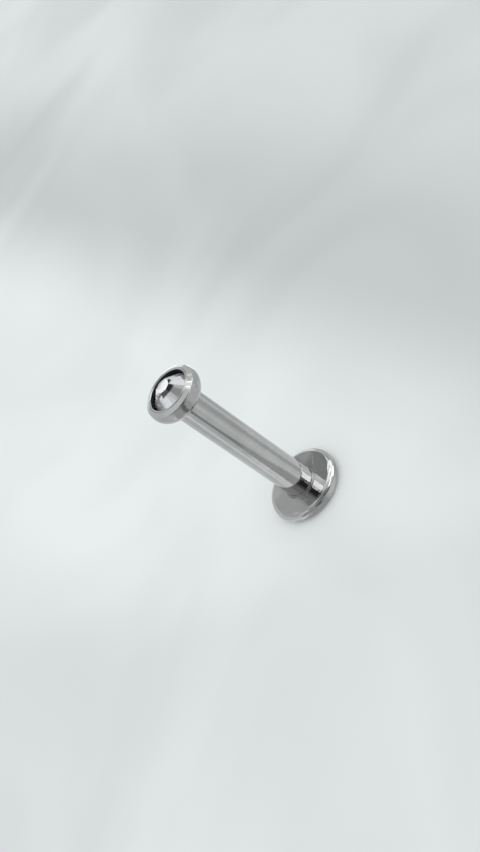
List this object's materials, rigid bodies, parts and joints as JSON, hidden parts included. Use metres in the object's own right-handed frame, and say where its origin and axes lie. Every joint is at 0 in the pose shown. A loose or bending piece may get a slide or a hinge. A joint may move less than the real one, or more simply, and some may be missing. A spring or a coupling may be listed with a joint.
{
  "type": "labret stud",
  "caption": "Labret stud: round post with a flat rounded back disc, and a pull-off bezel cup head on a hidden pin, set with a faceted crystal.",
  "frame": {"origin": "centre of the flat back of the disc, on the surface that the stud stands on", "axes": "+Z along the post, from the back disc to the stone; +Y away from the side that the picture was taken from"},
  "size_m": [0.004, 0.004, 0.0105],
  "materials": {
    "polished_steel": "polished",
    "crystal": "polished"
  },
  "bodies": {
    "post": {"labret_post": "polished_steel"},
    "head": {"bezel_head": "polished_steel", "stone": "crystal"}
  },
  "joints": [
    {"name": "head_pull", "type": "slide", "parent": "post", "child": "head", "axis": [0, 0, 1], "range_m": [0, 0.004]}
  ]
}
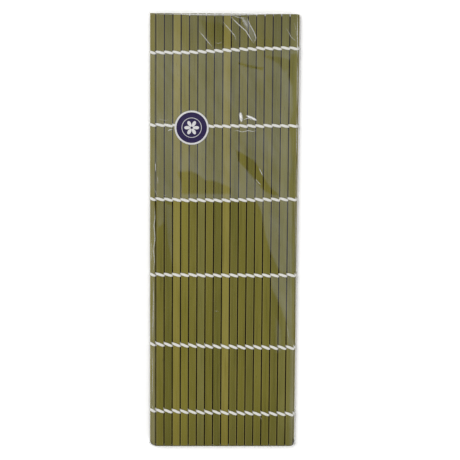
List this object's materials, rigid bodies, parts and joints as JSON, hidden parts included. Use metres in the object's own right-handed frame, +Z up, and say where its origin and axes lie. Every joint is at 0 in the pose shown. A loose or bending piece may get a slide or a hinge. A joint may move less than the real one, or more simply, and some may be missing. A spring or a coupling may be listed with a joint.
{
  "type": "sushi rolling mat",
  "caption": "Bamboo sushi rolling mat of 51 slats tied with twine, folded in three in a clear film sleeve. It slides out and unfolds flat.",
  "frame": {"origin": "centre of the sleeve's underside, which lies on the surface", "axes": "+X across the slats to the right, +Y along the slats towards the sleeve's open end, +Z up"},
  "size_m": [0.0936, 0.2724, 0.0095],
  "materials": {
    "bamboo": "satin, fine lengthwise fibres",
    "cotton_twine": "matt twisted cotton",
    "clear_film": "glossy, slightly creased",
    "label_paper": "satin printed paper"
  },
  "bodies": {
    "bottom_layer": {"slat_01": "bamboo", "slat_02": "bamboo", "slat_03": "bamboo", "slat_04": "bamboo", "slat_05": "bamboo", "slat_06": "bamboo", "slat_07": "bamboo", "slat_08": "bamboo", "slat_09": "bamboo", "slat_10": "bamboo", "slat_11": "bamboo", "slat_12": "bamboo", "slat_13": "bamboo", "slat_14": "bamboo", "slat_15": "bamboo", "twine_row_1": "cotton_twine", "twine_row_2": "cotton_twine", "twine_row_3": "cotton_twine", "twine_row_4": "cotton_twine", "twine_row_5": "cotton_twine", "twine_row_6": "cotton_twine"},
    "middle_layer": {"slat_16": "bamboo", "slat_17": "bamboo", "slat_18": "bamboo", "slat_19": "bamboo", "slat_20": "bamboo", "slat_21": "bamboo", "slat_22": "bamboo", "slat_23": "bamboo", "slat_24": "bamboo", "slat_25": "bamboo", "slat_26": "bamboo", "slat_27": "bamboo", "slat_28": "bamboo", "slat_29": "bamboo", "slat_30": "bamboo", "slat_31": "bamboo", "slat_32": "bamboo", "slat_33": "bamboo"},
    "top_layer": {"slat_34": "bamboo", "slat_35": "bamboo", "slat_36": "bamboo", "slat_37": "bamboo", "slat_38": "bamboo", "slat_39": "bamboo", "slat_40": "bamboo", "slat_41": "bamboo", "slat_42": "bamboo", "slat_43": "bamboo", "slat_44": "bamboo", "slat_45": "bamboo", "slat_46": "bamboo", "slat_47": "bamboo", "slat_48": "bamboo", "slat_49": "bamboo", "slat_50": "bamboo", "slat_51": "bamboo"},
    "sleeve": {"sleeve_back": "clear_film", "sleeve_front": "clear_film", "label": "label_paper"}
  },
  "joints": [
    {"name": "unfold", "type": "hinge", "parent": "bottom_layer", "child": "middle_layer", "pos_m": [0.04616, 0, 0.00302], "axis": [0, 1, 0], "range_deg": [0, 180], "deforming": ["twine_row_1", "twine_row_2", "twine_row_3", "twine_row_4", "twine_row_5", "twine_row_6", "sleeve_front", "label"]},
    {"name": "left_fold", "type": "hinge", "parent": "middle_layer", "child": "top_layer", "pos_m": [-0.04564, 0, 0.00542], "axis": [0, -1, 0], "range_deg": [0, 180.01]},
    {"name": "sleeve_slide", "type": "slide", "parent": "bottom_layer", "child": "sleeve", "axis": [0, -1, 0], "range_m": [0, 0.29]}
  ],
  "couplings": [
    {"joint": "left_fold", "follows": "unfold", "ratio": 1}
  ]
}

■ Exercise directions
Pull every line containing the word "this" out of the material and copy it.

■ Answer to the exercise
List this object's materials, rigid bodies, parts and joints as JSON, hidden parts included. Use metres in the object's own right-handed frame, and say where its origin and axes lie. Every joint is at 0 in the pose shown. A loose or bending piece may get a slide or a hinge. A joint may move less than the real one, or more simply, and some may be missing. A spring or a coupling may be listed with a joint.
List this object's materials, rigid bodies, parts and joints as JSON, hidden parts included. Use metres in the object's own right-handed frame, +Z up, and say where its origin and axes lie. Every joint is at 0 in the pose shown. A loose or bending piece may get a slide or a hinge. A joint may move less than the real one, or more simply, and some may be missing. A spring or a coupling may be listed with a joint.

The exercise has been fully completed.